Maka dari itu, kalau kita memaksa orang lain untuk bersifat dan bersikap sama di mana pun orang itu berada dan di waktu apa saja dia terjaga, itu adalah tindakan konyol. Itu sama seperti kita berusaha menyamaratakan hewan karnivora dengan herbivora.
Mereka yang sudah terlihat jelas spesifikasinya saja, tidak jarang memiliki perbedaan sikap terhadap manusia, apalagi kita yang merupakan makhluk yang doyan makan apa saja.

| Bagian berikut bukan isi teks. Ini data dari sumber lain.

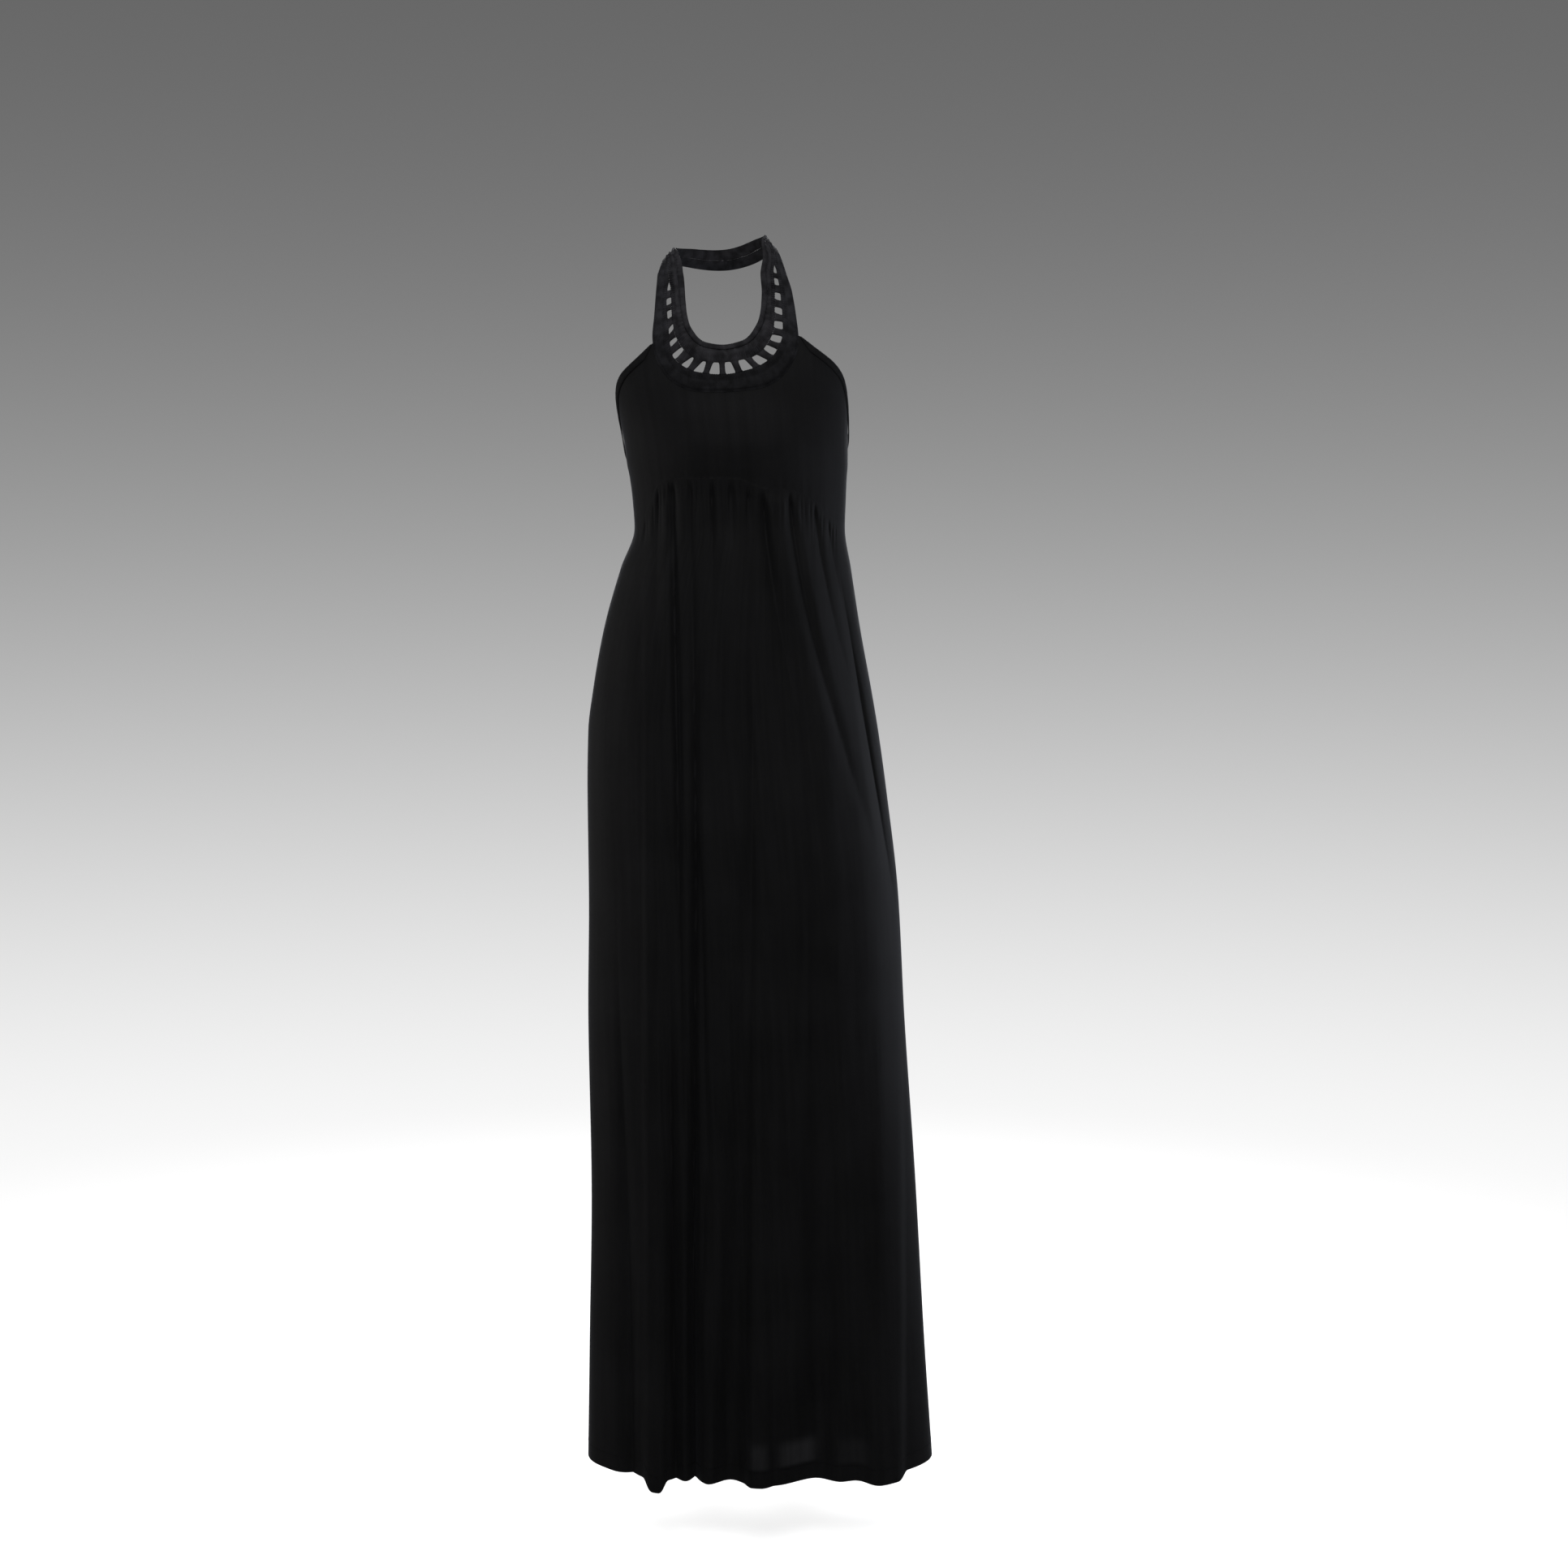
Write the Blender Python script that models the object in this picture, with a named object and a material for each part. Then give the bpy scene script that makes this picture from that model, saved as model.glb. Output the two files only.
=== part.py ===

Artinya, kita masih sangat sulit untuk saling mengenal dan saling menilai.
Bukan hanya karena di antara kita saling tidak menerima penilaian orang lain. Tetapi, juga karena kita sendiri masih belum sepenuhnya akurat dalam menilai diri kita sendiri.
Kenapa bisa begitu?
Karena ada waktu dan ruang. Waktu menjadi pemegang peran penting dalam membentuk kepribadian kita. Begitu juga dengan ruang. Di mana kita tinggal, di sanalah ada akar dari tumbuh dan berkembangnya diri kita.
Artinya, kalau kita saja masih terus belajar dan berusaha mengenal diri sendiri, maka itu juga berlaku pada orang lain. Logika sederhana ini juga nantinya dapat membuat kita menjadi lebih bijak dalam menilai orang lain, termasuk melihat orang lain mempunyai "dunianya" sendiri.
Antara orang tua dan anak, bisa juga mempunyai "dunia" berbeda. Bahkan, antara kakak dan adik juga punya "dunia" yang berbeda.
"Dunia" itu tentu berkaitan dengan kenyamanan. Kenyamanan pula yang kemudian menjadi landasan seseorang untuk berekspresi, termasuk di media sosial.
Gayamu adalah gayamu, gayaku adalah gayaku. Itu yang seharusnya bisa kita pahami dan praktikkan bersama dalam berkehidupan di media sosial.
Deddy Husein S.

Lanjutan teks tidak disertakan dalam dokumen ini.